It seems like an old building in Baltimore is being re-purposed for a new use every day – a bank lobby turned into a workout gym (10 Light Street), an underwear manufacturing space turned into an art gallery (Maryland Art Place) and a 1920s Pontiac dealership turned into a food-and-drink-based community space (R.House).
But some of these old city structures are still being used as they have been for years, and photographer Jennifer Bishop encountered a couple of these long-lived institutions when she participated in the third annual Doors Open Baltimore event on Saturday.
The Institute of Notre Dame, for instance, is still a school for girls, just as it was when its building at 901 Aisquith Street was completed in 1852 by the School Sisters of Notre Dame, its founders.
Wearing their plaid uniform skirts, some of today’s students were on hand when Bishop stopped in and learned the Institute’s interesting story.
For instance, it is the oldest American girls’ school still located at its original site. Prominent alumnae include U.S. Senator Barbara Mikulski and House Speaker Nancy Pelosi (daughter and brother of former Baltimore mayors Thomas D’Alesandro Jr. and Thomas D’Alesandro III).
Textiles and Toothbrushes
Sponsored by the American Institute of Architects Baltimore and the Baltimore Architecture Foundation, Doors Open this year gave the public a chance to poke around in 61 buildings – structures that in some cases date back to the 18th century.

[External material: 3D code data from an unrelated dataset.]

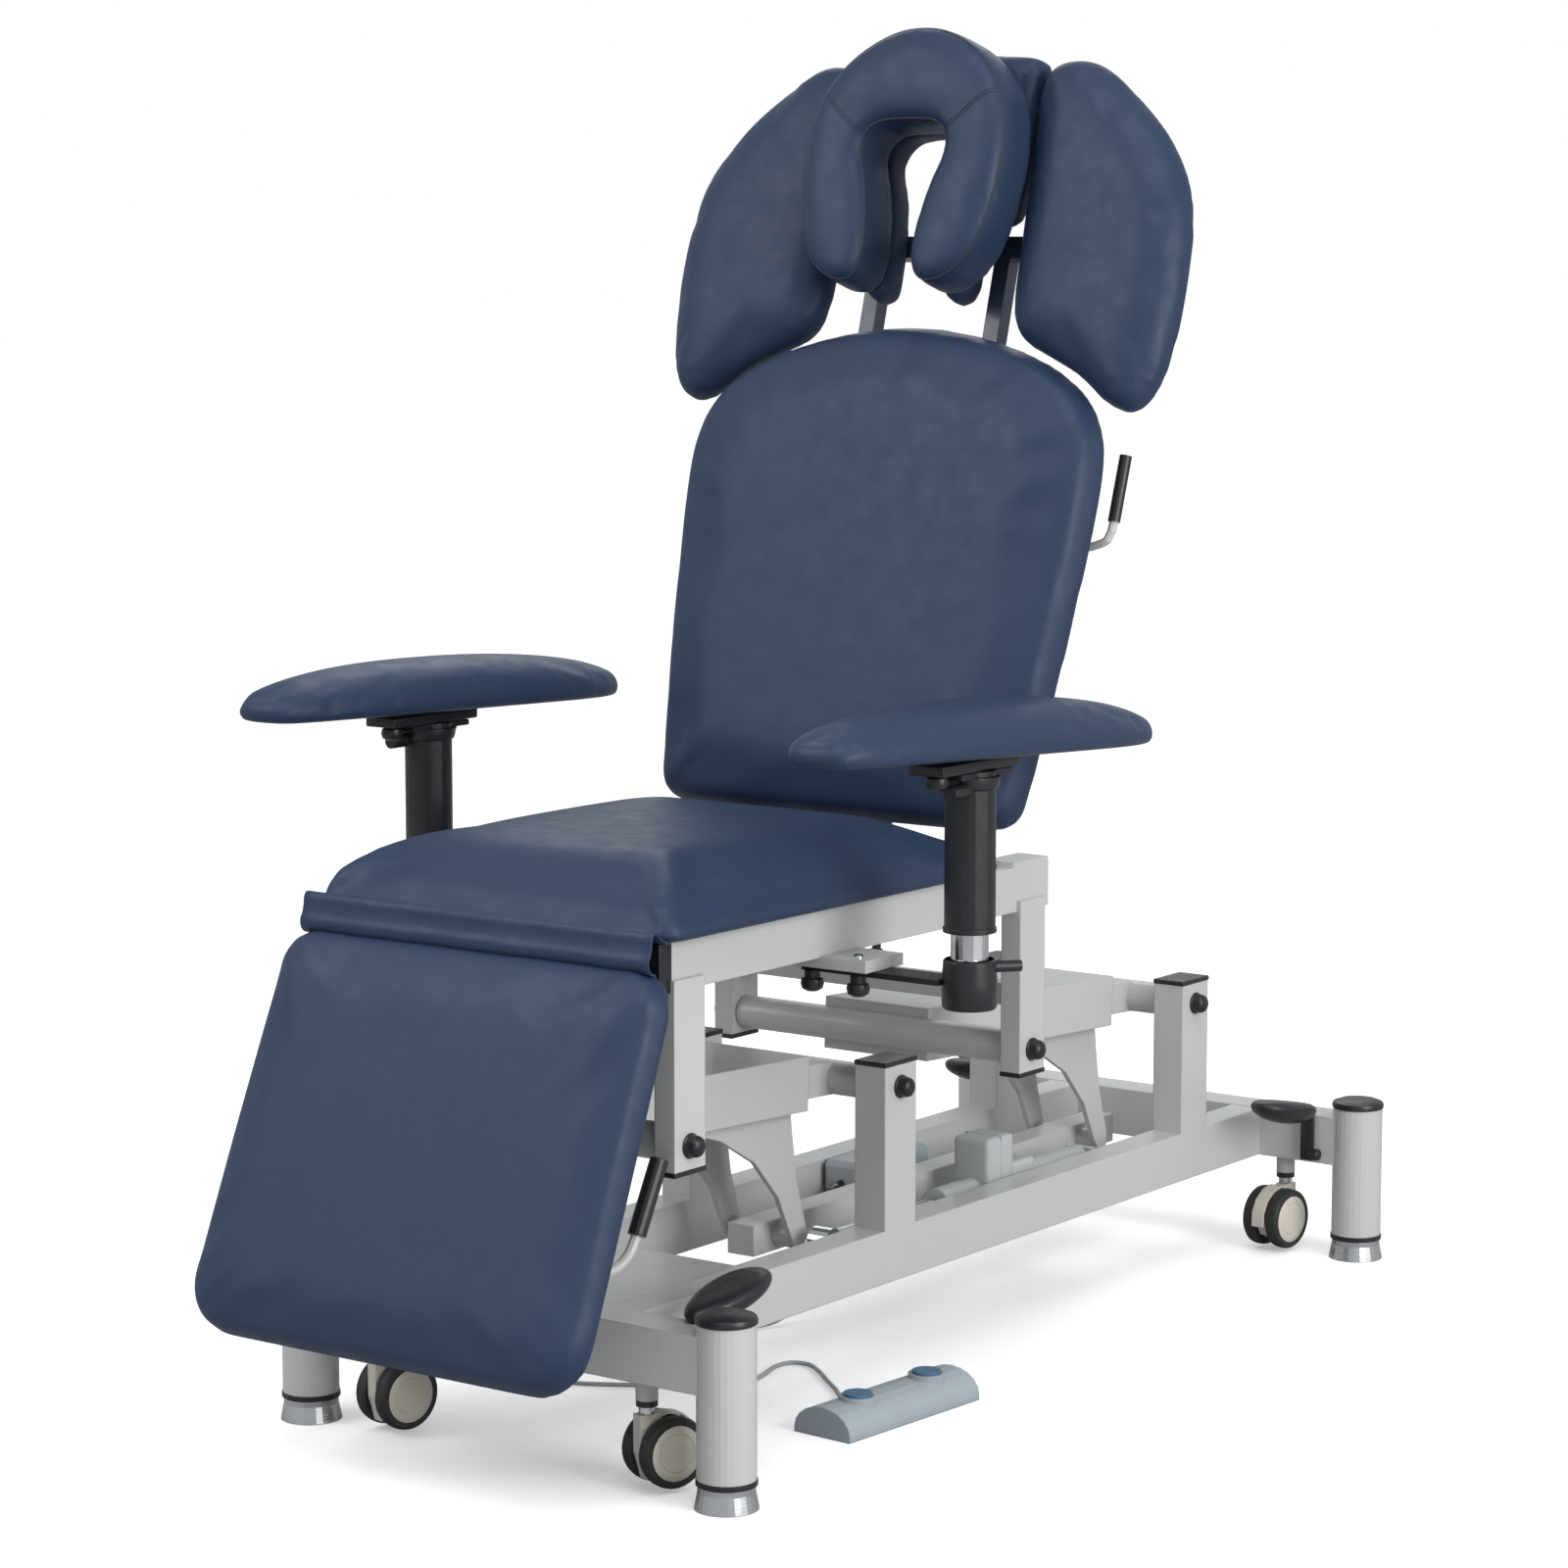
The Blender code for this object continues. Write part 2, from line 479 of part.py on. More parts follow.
def leg_rest(frame):
    """The leg section, drawn level and turned down to where it hangs."""
    hinge = pivot("leg_rest_pivot", LEG_HINGE, (LEG_ANGLE, 0, 0), frame)
    outline = rounded_box_outline((-0.250, -0.437), (0.250, -0.012), (0.060, 0.060, 0.030, 0.030))
    pad = plate("leg_rest_cushion", outline, -0.0065, 0.0385, hinge)
    finish(soften(pad, 0.012, 2), "vinyl")

    low, high = -0.0270, -0.0070
    body = box("leg_rest_frame", (0.130, -0.400, low), (0.150, 0.0, high), hinge)
    parts = [box("leg_tube", (-0.150, -0.400, low), (-0.130, 0.0, high), hinge)]
    for name, at in (("top", -0.060), ("bottom", -0.390)):
        corners = (-0.14, at - 0.010, low + 0.0003), (0.14, at + 0.010, high - 0.0003)
        parts.append(box(f"leg_cross_{name}", *corners, hinge))
    for side, way in SIDES:
        xs = sorted((way * 0.1495, way * 0.1550))
        ear = [(0.009, -0.009), (0.009, 0.008), (-0.009, 0.008), (-0.022, low + 0.001), (-0.004, low + 0.001)]
        parts.append(plate(f"leg_ear_{side}", ear, xs[0], xs[1], hinge, "X"))
        parts.append(box(f"leg_ear_foot_{side}", (xs[0], -0.05, low), (xs[1], 0.0, high), hinge))
    corners = (-0.14, -0.172, low + 0.0003), (0.14, -0.152, high - 0.0003)
    parts.append(box("spring_yoke_cross", *corners, hinge))
    parts.append(box("spring_yoke", (0.0085, -0.174, -0.052), (0.0125, -0.150, low + 0.006), hinge))
    corners = (0.14, -0.312, low + 0.0003), (0.215, -0.292, high - 0.0003)
    parts.append(box("lever_cross", *corners, hinge))
    finish(weld(body, *parts), "frame")

    axis = pivot("leg_lever_axis", (0.200, -0.302, -0.040), parent=hinge)
    tube = [(0, 0, 0), (0, 0.004, -0.022), (0, 0.020, -0.042), (0, 0.048, -0.0505), (0, 0.122, -0.057)]
    handle = as_mesh(wire("leg_lever", smooth_path(tube, 3), 0.0055, axis))
    handle.name = "leg_rest_release_lever"
    grip = rod("leg_grip", (0, 0.046, -0.0503), (0, 0.124, -0.0572), 0.0095, axis, sides=16)
    finish(weld(handle, grip), "black")
    return hinge


def gas_spring(name, parent, start, end, body_length, rod_start):
    """A gas spring between two points: a cylinder with its rod sliding out of it."""
    start, end = Vector(start), Vector(end)
    facing = (end - start).to_track_quat("Z", "Y").to_euler()
    hinge = pivot(f"{name}_pivot", start, facing, parent)
    reach = (end - start).length
    tube = rod(f"{name}_cylinder", (0, 0, 0.016), (0, 0, body_length), 0.0110, hinge, sides=16)
    foot = rod("spring_foot", (-0.006, 0, 0), (0.006, 0, 0), 0.0080, hinge, sides=12)
    neck = rod("spring_neck", (0, 0, 0.004), (0, 0, 0.020), 0.0050, hinge, sides=12)
    bore = rod("spring_bore", (0, 0, 0.021), (0, 0, body_length + 0.01), 0.0055, hinge, sides=12)
    finish(cut(weld(tube, foot, neck), bore), "black")
    shaft = rod(f"{name}_rod", (0, 0, rod_start), (0, 0, reach - 0.004), 0.0050, hinge, sides=12)
    eye = rod("spring_eye", (-0.006, 0, reach), (0.006, 0, reach), 0.0080, hinge, sides=12)
    finish(weld(shaft, eye), "steel")


# ---- back and head ------------------------------------------------------------------------
def backrest(frame):
    """The back section, drawn upright and leaned back about its hinge."""
    hinge = pivot("backrest_pivot", BACK_HINGE, (-BACK_LEAN, 0, 0), frame)
    half = [(0.0, 0.052), (0.215, 0.052), (0.240, 0.060), (0.250, 0.085), (0.263, 0.245), (0.275, 0.400),
            (0.278, 0.450), (0.271, 0.497), (0.250, 0.533), (0.200, 0.573), (0.145, 0.594),
            (0.075, 0.611), (0.0, 0.619)]
    pad = plate("backrest_cushion", mirrored(half), -0.083, -0.028, hinge, "Y")
    finish(soften(pad, 0.015, 2), "vinyl")

    front, rear = -0.0275, -0.0030
    body = box("backrest_frame", (0.1375, front, -0.0120), (0.1625, rear, 0.560), hinge)
    parts = [box("back_tube", (-0.1625, front, -0.0120), (-0.1375, rear, 0.560), hinge)]
    for name, at in (("low", 0.090), ("spring", 0.222), ("mid", 0.400), ("top", 0.540)):
        corners = (-0.15, front + 0.0003, at - 0.015), (0.15, front + 0.0095, at + 0.015)
        parts.append(box(f"back_cross_{name}", *corners, hinge))
    for side, way in SIDES:
        xs = sorted((way * 0.1380, way * 0.1640))
        parts.append(rod(f"hinge_boss_{side}", (xs[0], 0, 0), (xs[1], 0, 0), 0.0110, hinge, sides=16))
        xs = sorted((way * 0.1385, way * 0.1615))
        parts.append(box(f"hinge_web_{side}", (xs[0], -0.012, -0.008), (xs[1], 0.006, 0.030), hinge))
    parts.append(box("spring_yoke", (0.0085, -0.020, 0.208), (0.0125, 0.040, 0.236), hinge))
    parts.append(box("lever_mount", (0.150, -0.0275, 0.372), (0.214, -0.0100, 0.392), hinge))
    finish(weld(body, *parts), "frame")

    axis = pivot("back_lever_axis", (0.205, -0.0010, 0.382), parent=hinge)
    tube = [(0, 0, 0), (0.030, 0, 0.0), (0.053, 0, 0.004), (0.068, 0, 0.020), (0.071, 0, 0.100)]
    handle = as_mesh(wire("back_lever", smooth_path(tube, 3), 0.0050, axis))
    handle.name = "backrest_release_lever"
    grip = rod("back_grip", (0.069, 0, 0.030), (0.0712, 0, 0.104), 0.0070, axis, sides=16)
    finish(weld(handle, grip), "black")
    return hinge


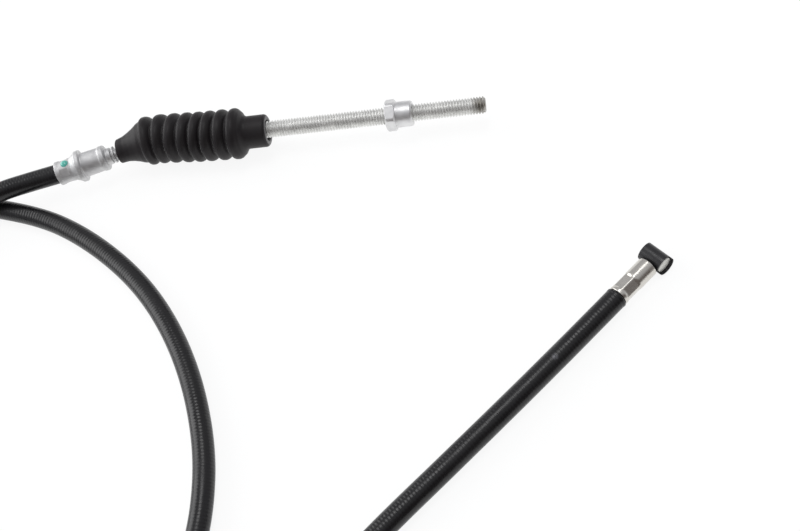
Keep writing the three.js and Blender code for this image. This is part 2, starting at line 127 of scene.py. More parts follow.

Another building Bishop saw that is functioning pretty much as it originally did is the Lithuanian Hall at 851 Hollins Street. Completed in 1921, the building is still a cultural and social center for Lithuanians.
Two other buildings that Bishop visited have a future that’s pretty different from their past.
The Whitehall Mill, once a textile factory on the Jones Falls, is being converted into apartments, offices and retail space. Dating back to the 1860s, it has had a number of tenants over the decades, including Purity Paper Vessels and I. Sekine Co., a Japanese toothbrush manufacturer.
Another stop on Bishop’s tour was Housewerks Architectural Salvage at 1415 Bayard Street, once the valve house for Chesapeake Gas Works. The building, dating back to 1885, has a lot of fine architectural details, including ornamental plaster and woodwork, fireplaces and Palladian windows.
But judging by her photos, Bishop was more interested in the oddball items on sale inside: stuffed goat heads, vintage toy tractors and bas relief nudes.